I have more questions than answers when looking at this.
- This comment is actually great. Exactly what I want from my sequence. Using the journey structure I hope that the sequence encourages the reader to explore and investigate. I am not aiming to answer anything with the work, only present a narrative version, or ‘truth.’
Presented in this way, I do struggle a bit to take it all in. The individual images are great, really strong, but the question is it’s about how it all comes together.
Your first image, the one of the looking through the window, of me is the standout image. And great that it sets us off on a journey of the hero. Through the piece we meet experience the various encounters, and people who aid or distract the hero on the journey. But are they a distraction, to our own experience of what the hero is going through.
I like how you have structured the narrative in the screen shot, through the phrases. The ‘Call to Action’ etc., as I then can see more of what you are trying to achieve and how you have thought about it.
The questions that pop into my mind are:
Too many different sizes to the images – does this lessen their impact
What if you removed 90% of the portraits. What would you feel
The ‘Goal’ completes the journey started out by the first image
Is the ‘Journey’ happening too soon. Are we not going out from urban into countryside as the goal.
This has made me think that there are images of ‘paths’ and that there are images where the path is ‘blocked’ and therefore our journey through the piece is about us, through the hero, finding a path from inside to outside, and the goal.
- As with Ross, I went to a great length in explaining the way that I structured the sequence. This is a clear identification of the need to withhold some information from the reader to illicit a more receptive response from the work. For Tim, I even presented him with the structure infographic (Fig: 4), which then feels as though took over from other aspect of what I am aiming to do with this work.
- There is some work to do on the structure as some of the images in the different sections may not be working. If both Ross and Tim are saying similar things here then it is important not to dismiss the feedback because of the way that I described it – this is only part of what I need to resolve here.
Colin was responsive to the way that I have created my first sequence. There are clearly areas that need development and I am continuing to work with the series on my wall to make adjustments and edits to the work. A key area to consider from my tutorial was to continue working on the narrative to narrow it down a bit more – Think of a direction and build it into the narrative.

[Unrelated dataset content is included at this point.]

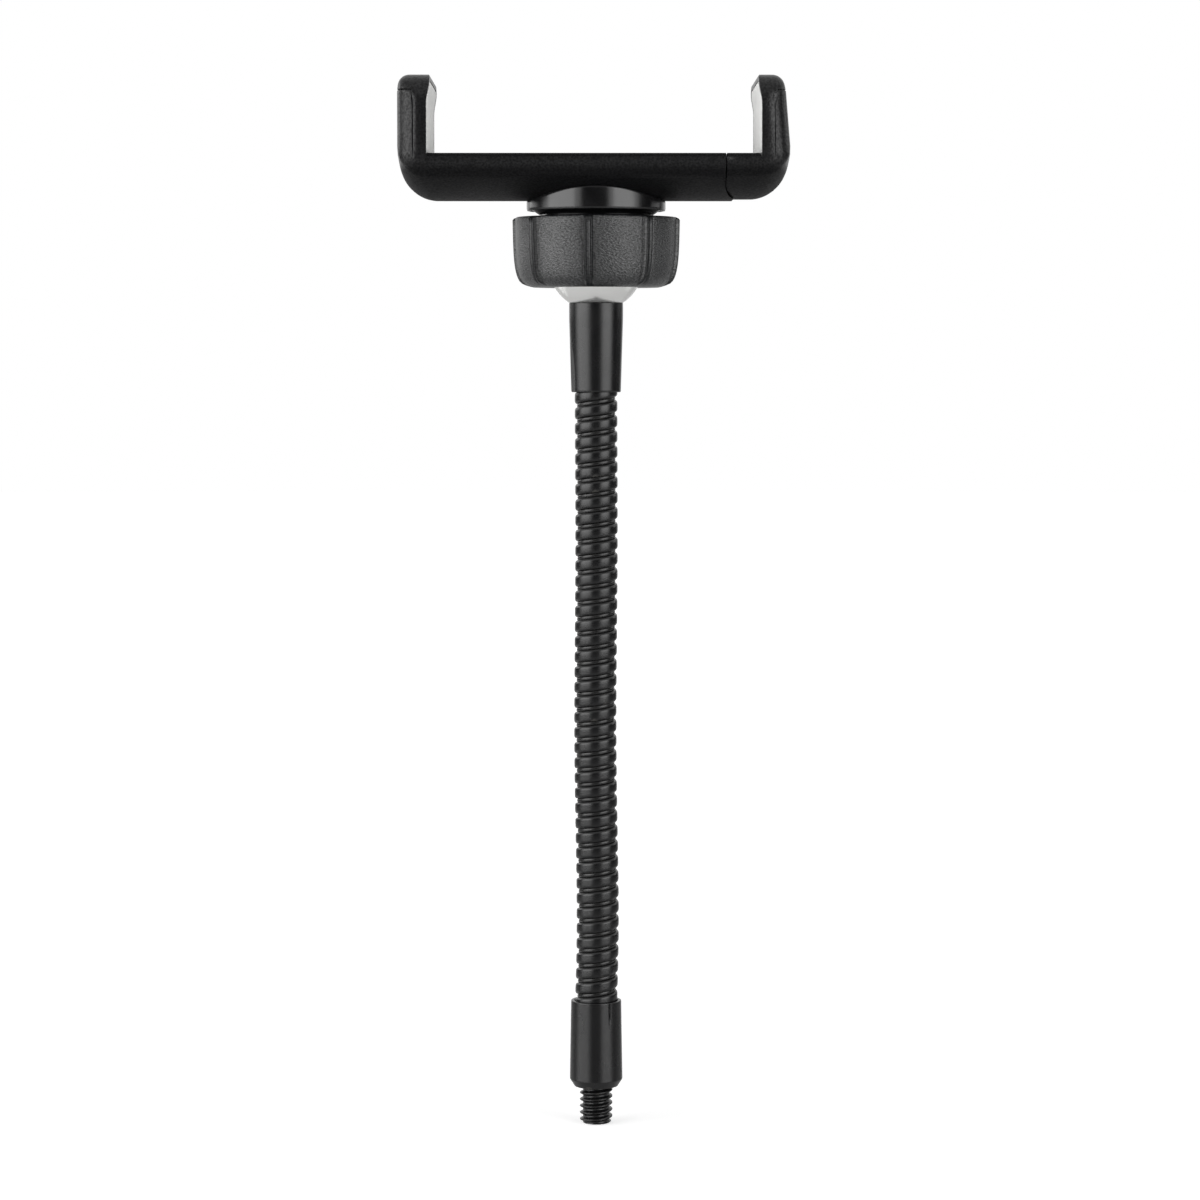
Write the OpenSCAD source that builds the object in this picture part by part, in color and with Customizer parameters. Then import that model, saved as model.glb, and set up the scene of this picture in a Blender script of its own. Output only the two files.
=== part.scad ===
// Gooseneck phone clamp, in millimetres. A sprung jaw slides in a moulded body, a ball joint with a
// ribbed nut carries the body, and a bendable wound neck joins it to a threaded stud.
// Upright frame: the origin is on the shoulder that the stud leaves, and the stud points down.

/* [Stud] */
// Outside diameter of the stud's thread
stud_d = 6.35; // [5:0.05:7.5]
// Diameter of the plain shank inside the ferrule
stud_shank_d = 5.6; // [4.4:0.1:6]
// Length of the stud below the ferrule
stud_len = 7.2; // [5:0.1:12]
// Length of the cone at the stud's tip
stud_lead = 0.8; // [0.3:0.1:1.5]

/* [Neck] */
// Outside diameter of the neck
neck_d = 8.05; // [7.2:0.05:10]
// Length of neck that shows between the ferrules
neck_len = 115.7; // [60:0.5:180]
// Rise of the windings in one turn
neck_pitch = 2.88; // [2.6:0.02:3.4]
// Diameter of the inner round wire
wire_d = 1.7; // [1.4:0.05:1.9]
// Height of round wire that shows between two bands
wire_show = 0.81; // [0.5:0.01:1]
// Depth of the round wire below the bands
wire_sink = 0.26; // [0.15:0.01:0.4]
// Length of neck inside each ferrule
neck_seat = 6; // [4:0.5:8]

/* [Ferrules] */
// Height of the lower ferrule
lower_h = 16.5; // [14:0.5:24]
// Wall of the lower ferrule at its mouth
lower_wall = 0.6; // [0.4:0.05:1.2]
// Extra diameter of the lower ferrule at its foot
lower_flare = 0.5; // [0:0.05:1]
// Height of the upper ferrule
upper_h = 16.7; // [14:0.5:24]
// Wall of the upper ferrule at its mouth
upper_wall = 0.5; // [0.4:0.05:1.2]
// Extra diameter of the upper ferrule at the ball
upper_flare = 0.8; // [0:0.05:1.2]
// Height of the straight band under its rim
upper_band = 3; // [1:0.5:6]
// Metal left between the neck and whatever fills the ferrule's other end
ferrule_web = 2; // [1:0.5:3]

/* [Ball joint] */
// Diameter of the ball
ball_d = 18.24; // [16:0.1:21]
// Diameter of the shank under the ball
shank_d = 5.6; // [4:0.1:6.5]
// Wall of the threaded collar at the ball's equator
collar_wall = 1.63; // [1.2:0.05:2.5]
// Depth of the collar's fingers below the ball's centre
finger_drop = 2; // [1:0.1:3]
// Width of the slots between the fingers
finger_slot = 1.5; // [0.8:0.1:2.5]
// Height of those slots above the ball's centre
slot_rise = 5.5; // [2:0.5:7]
// Diameter of the socket's flange
flange_d = 26.1; // [24:0.1:30]
// Height of the flange's side, down from the lowest line of the body's back
flange_h = 1.6; // [1:0.1:4]
// Height of the cone between flange and collar
flange_cone = 1.15; // [0.6:0.1:1.5]

/* [Clamp nut] */
// Height of the nut
nut_h = 13.1; // [12:0.1:16]
// Wall of the nut between its ribs
nut_wall = 4.5; // [3.5:0.1:6]
// Reach of the nut below the ball's centre
lip_drop = 4.7; // [4:0.1:5.2]
// Number of grip ribs
rib_n = 8; // [4:1:16]
// Width of a rib
rib_w = 2.1; // [1:0.1:4]
// Height of a rib above the panels between
rib_proud = 0.35; // [0.1:0.05:0.8]
// Turn of the first rib from the front
rib_turn = -5.5; // [-22:0.5:22]
// Radius of the nut's lower edge
nut_round = 2.4; // [1:0.1:3]
// Draw of the nut's side above that edge
nut_draw = 0.9; // [0:0.1:1.5]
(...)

I consider the journey story as a frame and not necessarily to be followed in the strictest sense as it may lead to quite a ‘closed’ linear sequence that leaves little room for ambiguity and multiple reading. This felt confirmed by me aiming to justify my WIPP iteration by explaining this structure process. I am also not aiming to answer any questions with this work – raising some, more likely. I like a level of ambiguity in the work as it acknowledges that the reading of the work is not mine to control, I only aim to lead the reader on a poetic journey through the landscape.
Referring to the journey structure, the idea of defined elements of the structure, for example ‘the call,’ the helpers,’ ‘the hero’s companions’ do not necessarily relate to the embodiment of a lead character or person at all. These can be an idea, or particular imagery that suggests a means of viewing the narrative. Christopher Booker suggests as much when discussing the idea of ‘Overcoming the Monster’ (2004, pp. 31-50), in which stories will create language to paint a picture of “immense menace and evil” (p. 37) over actual embodiments of what we might consider a monster. The same can be said for any of the structural elements that I am applying to my sequence. Instead they should be represented by a visual language that I create through the edit of the work.
If I were to be pressed on the idea of a protagonist however, this is potentially a story told in the first person, in which the viewer becomes the person journeying through the landscape. Ultimately, I am going to use Colin’s suggestion and build this up using the structure and the trope and then remove it to the bare minimum so that the reader is required to look for it. Of course, when questioned about the work, I can build up the picture of the narrative once again.
Booker, C., 2004. The Seven Basic Plots. London: Bloomsbury Continuum.
Farley, P. & Symmonds Roberts, M., 2011. Edgelands – Journeys into England’s true Wilderness. London: Vintage.
Frost, R., 1936. A Further Range. Transcribed eBook ed. s.l.:Proofreaders Canada.